Lenders pull out of mortgage deals

By Sharlene Goff and Jane Croft

Published: March 14 2008 22:03 | Last updated: March 14 2008 22:03

Lenders are frantically withdrawing many of their mortgage offers – sometimes with less than an hour’s warning – as severe funding constraints mean that they are unable to meet demand for the most competitive deals.

Brokers had as little as 10 minutes’ notice on Thursday when Scottish Widows removed the bulk of its mortgage range.

The root of the problem is unprecedented volatility in the mortgage markets.

Three-month Libor – the rate at which banks lend to each other – yesterday climbed to 5.93 per cent, its highest level since the start of the year. “Certain lenders are pulling deals at extremely short notice,” said Paul Welch, managing director of Clegg Gifford Private Clients, the mortgage broker. “So few lenders are in the market now that those left just cannot cope with the business.”

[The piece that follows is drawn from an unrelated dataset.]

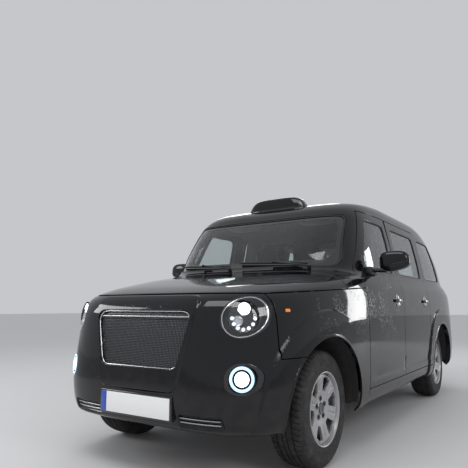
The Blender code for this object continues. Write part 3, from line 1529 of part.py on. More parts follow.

According to Moneyfacts.co.uk, the comparison service, there are just 6,186 mortgages left in the market, less than half the number available at the end of August.

The market for borrowers without a deposit has practically dried up. Only two major lenders – Mortgage Works, a division of Nationwide, and Abbey – are now offering 100 per cent loan-to-value mortgages. Mortgage Express, part of Bradford & Bingley, withdrew from this market earlier this week.

In the past lenders would typically have given at least a few days’ notice before they withdrew rates. But some are now choosing to give little or no notice so as to avoid a last-minute stampede from borrowers desperate to secure the best deal.

Scottish Widows, which is part of Lloyds TSB, said it had withdrawn from the market for a few days because it was seeing “very high levels of applications”.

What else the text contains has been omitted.